Like many others who have studied educational trends in recent decades and researched the results, she now feels these initiatives were a dismal failure. She says that "the mantra of choice produced a 'do your own
thing' proliferation of educational schemes, 'each with its own
curriculum, and methods, each with its own private management, all
competing for . . . public dollars' rather than laboring to discover 'better ways of educating hard-to-educate students.'
Are we talking about "back to basics" here? If so, I agree that's important, but only Martha Nussbaum, Fish's second author, approaches her study of education as a classicist (she is also a philosopher, ethicist, and law professor,) and it shows right away:
{Nussbaum…} critiques the current emphasis on
“science and technology” and the “applied skills suited to profit
making” and she argues that the “humanistic aspects of science and
social science — the imaginative and creative aspect, and the aspect of
rigorous critical thought — are . . . losing ground” as the humanities
and the arts “are being cut away” and dismissed as “useless frills” in
the context of an overriding imperative “to stay competitive in the
global market.” The result, she complains, is that “abilities crucial
to the health of any democracy” are being lost, especially the ability
to “think critically,” the ability, that is, “to probe, to evaluate
evidence, to write papers with well-structured arguments, and to
analyze the arguments presented to them in other texts.”
Every professor of the humanities that I've spoken to in the past decade says the same thing about their students: that the vast majority of them have basic, often intractable problems with critical thinking, and cannot construct logical arguments or use their own language effectively. My own feeling is that this comes from a failure in the rigorous teaching of reading and writing, not to mention oral comprehension and oral presentation. If a majority of kids can't read well and can't listen to the spoken word and remember and then analyze what they've read or heard, we're going to have a society… well, pretty much like the one we've got.
For Nussbaum, human development means the development of the capacity to
transcend the local prejudices of one’s immediate (even national)
context and become a responsible citizen of the world. Students should
be brought “to see themselves as members of a heterogeneous nation . .
. and a still more heterogeneous world, and to understand something of
this history of the diverse groups that inhabit it.” Developing
intelligent world citizenship is an enormous task that can not even
begin to be accomplished without the humanities and arts that
“cultivate capacities for play and empathy,” encourage thinking that is
“flexible, open and creative” and work against the provincialism that
too often leads us to see those who are different as demonized others.
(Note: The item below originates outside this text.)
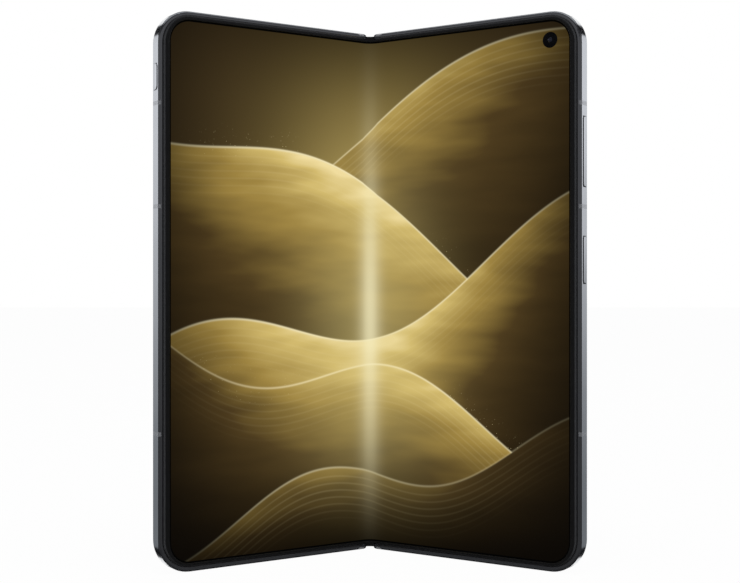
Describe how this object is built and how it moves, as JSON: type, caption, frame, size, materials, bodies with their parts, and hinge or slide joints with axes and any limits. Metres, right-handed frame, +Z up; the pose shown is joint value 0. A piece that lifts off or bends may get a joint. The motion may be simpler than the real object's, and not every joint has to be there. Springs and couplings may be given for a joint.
{
  "type": "foldable smartphone",
  "caption": "Book-style folding phone with a large inner display, round rear camera island, side keys and a geared hinge, standing half open.",
  "frame": {"origin": "centre of the bounding box's bottom face in the half-open rest pose, on the plane that the two bottom rails stand on, midway across the fold", "axes": "+Z up along the fold, +X towards the half that carries the keys and rear cameras, -Y towards the side that the inner display faces"},
  "size_m": [0.1242, 0.0422, 0.1613],
  "materials": {
    "frame": "polished, light steel blue",
    "band": "satin insert",
    "bezel": "matt black, soft touch",
    "screen": "lit folding display",
    "steel": "bare",
    "glass_back": "polished coated glass",
    "glass_front": "polished black glass",
    "island": "turned metal rim and dark glass",
    "ring": "polished",
    "lens": "coated lens glass",
    "black_plastic": "moulded",
    "battery": "foil pouch",
    "board": "solder mask",
    "can": "tinned",
    "copper": "enamelled copper",
    "flash": "diffusing lens",
    "key": "polished, as the frame",
    "hinge_cover": "satin",
    "flex": "polyimide ribbon",
    "bronze": "spring bronze"
  },
  "bodies": {
    "spine": {"hinge_cover": "hinge_cover", "bracket_upper": "steel", "bracket_middle": "steel", "bracket_lower": "steel", "hinge_pins": "steel", "friction_springs": "bronze", "hinge_screws": "steel", "hinge_flex": "flex", "fold_display": "screen", "fold_bezel": "bezel"},
    "left_half": {"left_frame": "frame", "left_antenna_bands": "band", "left_bezel": "bezel", "left_display": "screen", "left_support_plate": "steel", "cover_glass": "glass_front", "cover_display": "glass_front", "cover_camera": "lens", "earpiece": "black_plastic", "left_battery": "battery", "sub_board": "board", "slider_switch": "board", "left_arm_upper": "steel", "left_arm_middle": "steel", "left_arm_lower": "steel", "left_screws": "steel"},
    "right_half": {"right_frame": "frame", "right_antenna_bands": "band", "right_bezel": "bezel", "right_display": "screen", "right_support_plate": "steel", "rear_cover": "glass_back", "camera_island": "island", "lens_rings": "ring", "lens_glasses": "lens", "wide_camera": "black_plastic", "tele_camera": "black_plastic", "ultrawide_camera": "black_plastic", "flash": "flash", "right_battery": "battery", "main_board": "board", "screening_cans": "can", "charging_coil": "copper", "usb_port": "can", "loudspeaker": "black_plastic", "card_reader": "can", "vibration_motor": "steel", "inner_camera": "lens", "key_switches": "board", "right_arm_upper": "steel", "right_arm_middle": "steel", "right_arm_lower": "steel", "right_screws": "steel"},
    "alert_slider": {"alert_slider": "key"},
    "volume_key": {"volume_key": "key"},
    "power_key": {"power_key": "key"},
    "card_tray": {"card_tray": "key"},
    "left_idler": {"left_idler": "bronze"},
    "right_idler": {"right_idler": "bronze"}
  },
  "joints": [
    {"name": "left_fold", "type": "hinge", "parent": "spine", "child": "left_half", "pos_m": [-0.0018, 0.01753, 0.08065], "axis": [0, 0, 1], "range_deg": [-32.7, 57.3], "deforming": ["fold_display", "fold_bezel"]},
    {"name": "right_fold", "type": "hinge", "parent": "spine", "child": "right_half", "pos_m": [0.0018, 0.01753, 0.08065], "axis": [0, 0, -1], "range_deg": [-32.7, 57.3], "deforming": ["fold_display", "fold_bezel"]},
    {"name": "left_idler_spin", "type": "hinge", "parent": "spine", "child": "left_idler", "pos_m": [-0.00075, 0.0186, 0.0843], "axis": [0, 0, -1], "range_deg": [-32.7, 57.3]},
    {"name": "right_idler_spin", "type": "hinge", "parent": "spine", "child": "right_idler", "pos_m": [0.00075, 0.0186, 0.0843], "axis": [0, 0, 1], "range_deg": [-32.7, 57.3]},
    {"name": "volume_press", "type": "slide", "parent": "right_half", "child": "volume_key", "axis": [-0.8415, 0.5402, 0], "range_m": [0, 0.0003], "stiffness_N_per_m": 1500, "springref_m": -0.0003},
    {"name": "power_press", "type": "slide", "parent": "right_half", "child": "power_key", "axis": [-0.8415, 0.5402, 0], "range_m": [0, 0.0003], "stiffness_N_per_m": 1500, "springref_m": -0.0003},
    {"name": "alert_slide", "type": "slide", "parent": "left_half", "child": "alert_slider", "axis": [0, 0, 1], "range_m": [-0.0012, 0.0012]},
    {"name": "tray_slide", "type": "slide", "parent": "right_half", "child": "card_tray", "axis": [0, 0, -1], "range_m": [0, 0.024]}
  ],
  "couplings": [
    {"joint": "right_fold", "follows": "left_fold", "ratio": 1},
    {"joint": "left_idler_spin", "follows": "left_fold", "ratio": 1},
    {"joint": "right_idler_spin", "follows": "left_fold", "ratio": 1}
  ]
}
I couldn't agree more, but the magnitude of the task facing teachers today is tremendous, and most of those teachers didn't receive that sort of education themselves. As the cost of education and living rises, the pressure increases — from both parents and students — for goal-oriented education based on the transmission of skills that will lead to jobs and income, and the education itself necessarily becomes more narrowly-focused. As fond as I am of the liberal arts, I find it rather quaint that Stanley Fish and these authors all say:
Forget about the latest fad and quick-fix, and buckle down to the
time-honored, traditional “study and practice of the liberal arts and
sciences: history, literature, geography, the sciences, civics
mathematics, the arts and foreign languages.”
In short, get knowledgeable and well-trained teachers, equip them
with a carefully calibrated curriculum and a syllabus filled with
challenging texts and materials, and put them in a room with students
who are told where they are going and how they are going to get there…
as if these teachers can be plucked from a tree. I agree that many of the educational experiments of the 1970s, 80s and 90s were a disaster, but turning those tables around in an utterly changed world would take as many decades; how are graduates supposed to exist in the meantime? In 1970, a degree in English or fine arts or classics wasn't a liability; what does it get you today? Nor does this type of education, which Fish declares "worked for me" – as it did for me, too – take into account the most "hard-to-educate" students who have always existed but whose numbers have also increased over these decades, often as a result of extreme stress and tension in their home families.
It's a huge problem, and lies at the bottom of the predicament in which we find ourselves in the U.S. and increasingly in Canada: citizenries divided into nearly equal camps by their opposing world views and reactions to that chaotic and fast-changing world: one which is capable of transcending provincialism, nationalism, and demonization of "the other" and one which, as yet, cannot.